U2 - How to Re-Assemble an Atomic Bomb.  An album of outtakes from the How to Dismantle an Atomic Bomb sessions, and honestly if you told me that these songs had made that album I would not doubt your statement.  These very much sound like current U2 to me.  I can't remember if I ever talked about that most recent single they did to celebrate their Sphere residency.  The one that ripped off "Call Me" in a very blatant and major way?  Well, all of the songs on this little disc are significantly better than that one.  I mean, it just sounds like U2.  The opening track "Picture of You (X+W)" has some jittery Edge guitars and Bono lyrics about saving him from himself that soar over harmonies.  Totally sounds like what we all signed up for each time.  "Treason" is a little annoying, involves a yelling bit in the middle and some faux Middle Eastern vibes throughout.  I did not know that they made the "Theme to The Batman," although the guitars in it absolutely sound like the Edge (and a little like Mission Impossible's theme mixed with the Psycho music).
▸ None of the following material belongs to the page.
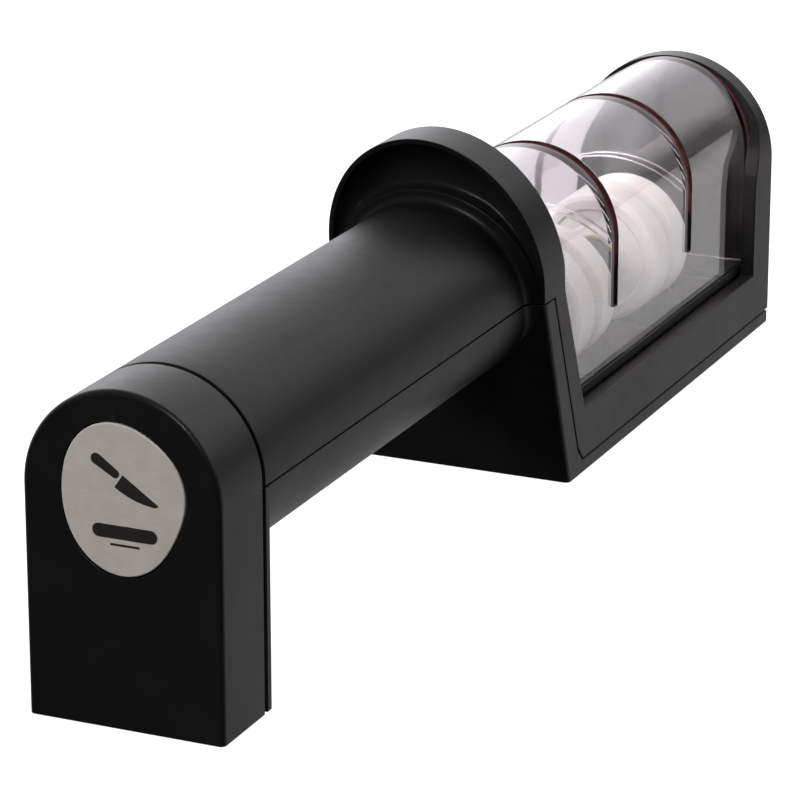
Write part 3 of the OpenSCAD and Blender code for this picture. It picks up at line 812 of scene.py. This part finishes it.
washers = []
spacers = []
reach = pair_half_l + 0.6
for slot_y, low, high in ((coarse_y, post_ys[0], post_ys[1]), (fine_y, post_ys[1], post_ys[2])):
    washers.append(tube("washer", low + 1.5, low + 2.3, 4.8, 2.56, 0.12))
    washers.append(tube("washer", high - 2.3, high - 1.5, 4.8, 2.56, 0.12))
    spacers.append(tube("spacer", low + 2.3, slot_y - reach, 3.6, 2.56, 0.2))
    spacers.append(tube("spacer", slot_y + reach, high - 2.3, 3.6, 2.56, 0.2))
for part in washers:
    coat(soften(part, 0.04, angle=25, segments=2), bright_steel)
dress(merge("thrust_washers", washers), "housing", "steel", "axle_washers")
spacer_black = moulded_plastic("spacer_black", (0.02, 0.02, 0.021), (0.034, 0.034, 0.036), 0.2, 0.004, 0.4)
for part in spacers:
    coat(soften(part, 0.06, angle=25, segments=2), spacer_black)
dress(merge("spacer_tubes", spacers), "housing", "spacer_plastic", "axle_spacers")
clips = []
for low in (25.42, 102.0):
    outline = arc((0, axle_z), 4.4, -60, 240, 60)
    for start, end, radius in (
            (240, 222, 2.7), (216, 196, 3.5), (190, 170, 2.56), (164, 104, 3.5), (98, 82, 2.56),
            (76, 16, 3.5), (10, -10, 2.56), (-16, -36, 3.5), (-42, -60, 2.7)):
        outline += arc((0, axle_z), radius, start, end, 6)
    clips.append(coat(soften(prism("clip", outline, "y", low, low + 0.56), 0.06), bright_steel))
dress(merge("spring_clips", clips), "housing", "steel", "axle_clips")

# ---------------------------------------------------------------------------------------------
# Seal. A black rubber frame round the tub, on the cassette's flange. The cover's lower edge
# presses into it; its outer lip shows as a dark band under the clear side.
# ---------------------------------------------------------------------------------------------
seal_low, seal_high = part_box("cover_seal")
seal_z, seal_top = seal_low.z / MM, seal_high.z / MM
seal_rear = seal_high.y / MM
seal = prism("cover_gasket", [
    (back_y(seal_z) + 0.45, seal_z), (back_y(seal_top) + 0.45, seal_top), (seal_rear, seal_top),
    (seal_rear, seal_z)], "x", -17.6, 17.6)
for side in (-1, 1):
    groove = arc((side * 17.75, 12.0), 0.75, 0, 360, 20)[:-1]
    combine(seal, prism("groove", groove, "y", 15, 125), "DIFFERENCE")
seal_space = box("seal_space", (-tub_half_w, tub_low_y - 0.05, 0), (tub_half_w, tub_high_y + 0.05, 30))
combine(seal, seal_space, "DIFFERENCE")
rubber = moulded_plastic("seal_rubber", (0.005, 0.005, 0.005), (0.009, 0.009, 0.009), 0.5, 0.012, 0.55)
coat(soften(seal, 0.2), rubber)
dress(seal, "housing", "seal_rubber", "cover_seal")

# ---------------------------------------------------------------------------------------------
# Clear cover. One polycarbonate moulding, 2 mm thick, that lifts off for cleaning. Each knife
# slot runs between two arched ribs; the slots' and rear end's lips are coloured dark red.
# ---------------------------------------------------------------------------------------------
cover_r = cover_high.x / MM
cover_arch_z = cover_high.z / MM - cover_r
cover_foot_z = cover_low.z / MM
cover_end_y = cover_high.y / MM
cover_t = 2.0
slot_foot_z = 25.8


def cover_shape(name, inset, end_inset, low_z):
    """The cover's outer shape, or the space under its skin."""
    arch = tombstone(cover_r - inset, cover_arch_z, low_z, 96)
    shape = prism(name, arch, "y", -20, cover_end_y - end_inset)
    return combine(shape, prism("lean", [
        (back_y(0) + 0.4 + end_inset, 0), (back_y(split_z) + 0.4 + end_inset, split_z),
        (back_y(80) + 0.4 + end_inset, 80), (150, 80), (150, 0)], "x", -30, 30), "INTERSECT")


clear_cover = cover_shape("clear_cover_moulding", 0, 0, cover_foot_z)
combine(clear_cover, cover_shape("inside", cover_t, 1.8, cover_foot_z - 1), "DIFFERENCE")
for slot_y in (coarse_y, fine_y):
    ribs = prism("ribs", arc((0, cover_arch_z), cover_r - 1, 0, 180, 96), "y", slot_y - 2.6, slot_y + 2.6)
    under_ribs = [(0, -8), (26.1, -8), (26.1, 8), (0, 8)]
    combine(ribs, lathe("rib_arch", under_ribs, (0, slot_y, 17.3), (0, 1, 0), 288), "DIFFERENCE")
    combine(clear_cover, ribs, "UNION")
for slot_y in (coarse_y, fine_y):
    combine(clear_cover, box("slot", (-30, slot_y - 1, slot_foot_z), (30, slot_y + 1, 70)), "DIFFERENCE")
soften(clear_cover, 0.15, segments=2)

clear_plastic, tree, shader = new_material("clear_plastic")
wipes = noise(tree, 3.0, 5.0, 0.7, (1.0, 0.25, 1.0))
haze = noise(tree, 14.0, 3.0)
shader.inputs["Transmission Weight"].default_value = 1.0
shader.inputs["IOR"].default_value = 1.49
smears = added(tree, ranged(tree, haze, 0.35, 0.7, 0.0, 0.02), ranged(tree, wipes, 0.5, 0.8, 0.01, 0.07))
tree.links.new(smears, shader.inputs["Roughness"])
bumped(tree, shader, noise(tree, 9.0, 2.0), 0.006)
tinted = blended(tree, worn(tree, 0.55, 0.7), (0.93, 0.905, 0.92), (0.98, 0.97, 0.975))
tree.links.new(tinted, shader.inputs["Base Color"])


def math_node(tree, operation, first, second=0.0):
    """A calculation on values or sockets."""
    made = node(tree, "ShaderNodeMath", operation=operation)
    for index, value in enumerate((first, second)):
        if isinstance(value, float):
            made.inputs[index].default_value = value
        else:
            tree.links.new(value, made.inputs[index])
    return made.outputs[0]


# the lips: the faces of the slots and of the rear end, as deep as the cover's skin
coords = node(tree, "ShaderNodeTexCoord")
point = node(tree, "ShaderNodeSeparateXYZ")
tree.links.new(coords.outputs["Object"], point.inputs[0])
above = math_node(tree, "MAXIMUM", math_node(tree, "SUBTRACT", point.outputs["Z"], cover_arch_z * MM))
outwards = math_node(tree, "SQRT", math_node(tree, "ADD", math_node(tree, "POWER", point.outputs["X"], 2.0),
                                             math_node(tree, "POWER", above, 2.0)))
from_slots = [math_node(tree, "ABSOLUTE", math_node(tree, "SUBTRACT", point.outputs["Y"], y * MM))
              for y in (coarse_y, fine_y)]
in_slot = math_node(tree, "LESS_THAN", math_node(tree, "MINIMUM", *from_slots), 1.03 * MM)
at_end = math_node(tree, "GREATER_THAN", point.outputs["Y"], (cover_end_y - 0.04) * MM)
above_foot = math_node(tree, "GREATER_THAN", point.outputs["Z"], (slot_foot_z - 0.06) * MM)
in_slot = math_node(tree, "MULTIPLY", in_slot, above_foot)
in_skin = math_node(tree, "GREATER_THAN", outwards, (cover_r - cover_t - 0.02) * MM)
is_lip = math_node(tree, "MULTIPLY", math_node(tree, "MAXIMUM", in_slot, at_end), in_skin)
red_lip = node(tree, "ShaderNodeBsdfPrincipled")
streaks = noise(tree, 1.6, 4.0, 0.6)
wavy = added(tree, point.outputs["Z"], ranged(tree, streaks, 0.3, 0.7, -0.0006, 0.0006))
red = blended(tree, ranged(tree, streaks, 0.35, 0.7, 0.0, 1.0), (0.035, 0.009, 0.01), (0.12, 0.032, 0.034))
tree.links.new(blended(tree, ranged(tree, wavy, 0.0336, 0.0346, 0.0, 1.0), (0.004, 0.003, 0.003), red),
               red_lip.inputs["Base Color"])
tree.links.new(ranged(tree, streaks, 0.3, 0.7, 0.3, 0.45), red_lip.inputs["Roughness"])
bumped(tree, red_lip, streaks, 0.01)
coloured = node(tree, "ShaderNodeMixShader")
tree.links.new(is_lip, coloured.inputs["Fac"])
tree.links.new(shader.outputs["BSDF"], coloured.inputs[1])
tree.links.new(red_lip.outputs["BSDF"], coloured.inputs[2])
rays = node(tree, "ShaderNodeLightPath")
through = node(tree, "ShaderNodeBsdfTransparent")
through.inputs["Color"].default_value = (0.86, 0.84, 0.85, 1)
either = node(tree, "ShaderNodeMixShader")
tree.links.new(rays.outputs["Is Shadow Ray"], either.inputs["Fac"])
tree.links.new(coloured.outputs["Shader"], either.inputs[1])
tree.links.new(through.outputs["BSDF"], either.inputs[2])
tree.links.new(either.outputs["Shader"], tree.nodes["Material Output"].inputs["Surface"])
coat(clear_cover, clear_plastic)
dress(clear_cover, "cover", "clear_plastic", "clear_cover")

# ---------------------------------------------------------------------------------------------
# Screws. Zinc-plated thread-forming screws with cross recesses: four up into the head, one up
# into the handle, two through the leg plate into the foot cap, four down through the tub.
# ---------------------------------------------------------------------------------------------
zinc = metal("zinc_plate", (0.5, 0.5, 0.49), 0.3, (2.0, 2.0, 2.0), 0.003)


def screw(place, direction, length):
    """A pan-head screw whose head starts at place; the shank points along direction."""
    profile = [(0, 0), (1.9, 0), (2.5, 0.2), (2.78, 0.6), (2.8, 1.55), (2.65, 1.8), (1.2, 1.8)]
    along = 2.0
    while along < length + 1.8 - 1.2:
        profile += [(1.2, along), (1.48, along + 0.22), (1.2, along + 0.44)]
        along += 0.6
    profile += [(1.1, length + 1.2), (0.4, length + 1.8), (0, length + 1.8)]
    made = lathe("screw", profile, (0, 0, 0), steps=40)
    for wide, deep in ((1.9, 0.42), (0.42, 1.9)):
        recess = [(-wide, -deep), (wide, -deep), (wide, deep), (-wide, deep)]
        combine(made, prism("recess", recess, "z", -0.5, 0.9), "DIFFERENCE")
    turn = Vector((0, 0, 1)).rotation_difference(Vector(direction)).to_matrix().to_4x4()
    made.data.transform(Matrix.Translation(Vector(place) * MM) @ turn)
    return coat(soften(made, 0.05, angle=40, segments=1), zinc)


shell_screws = [screw((x, y, floor_low + 0.02), (0, 0, 1), 5.3) for x, y in shell_screws_at]
shell_screws.append(screw((0, handle_screw_y, 22.12), (0, 0, 1), 23.8))
dress(merge("shell_screw_set", shell_screws), "housing", "steel", "shell_screws")
tub_screws = [screw((x, y, floor_top + 3.38), (0, 0, -1), 2.8) for x, y in cassette_screws_at]
dress(merge("cassette_screw_set", tub_screws), "housing", "steel", "cassette_screws")
cap_screws = [screw((side * 13.6, y_leg + leg_t + 1.78, 10), (0, -1, 0), 8.9) for side in (-1, 1)]
dress(merge("foot_cap_screw_set", cap_screws), "housing", "steel", "foot_cap_screws")

# ---------------------------------------------------------------------------------------------
# Pads. Die-cut soft rubber strips, glued into shallow beds under the head and the foot, that
# stand 0.2 mm proud of the shells and keep the tool from sliding.
# ---------------------------------------------------------------------------------------------
pad_rubber = moulded_plastic("pad_rubber", (0.012, 0.012, 0.012), (0.022, 0.021, 0.021), 0.6, 0.03, 0.7)
for name, low, high, half in (("head_pad_front", 30, 40, 14), ("head_pad_rear", 102, 112, 14),
                              ("foot_pad", -121, -114, 12)):
    pad = box(name + "_strip", (0.15 - half, low + 0.15, 0), (half - 0.15, high - 0.15, 1.4))
    for step in range(5):
        y = low + (high - low) * (step + 1) / 6
        groove = [(y - 0.3, -0.2), (y + 0.3, -0.2), (y, 0.3)]
        combine(pad, prism("tread", groove, "x", 1.5 - half, half - 1.5), "DIFFERENCE")
    coat(soften(pad, 0.12, segments=2), pad_rubber)
    dress(pad, "housing", "pad_rubber", name)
But overall, this doesn't feel like a B-sides collection to me, these feel like legit tunes that U2 made.  I'm also a homer for them.  Fascinatingly, I am in the minority.  No one is streaming these songs.  "Country Mile" has the most with a paltry 2.1 million.
I mean, if that had been on the Atomic Bomb album, would anyone have batted an eye?  Sounds like the other tunes on there for sure.  And I would love to go walk for a mile in the country with you, Bono.  let's do this.  Nice harmonies, great guitar sounds.  Good stuff.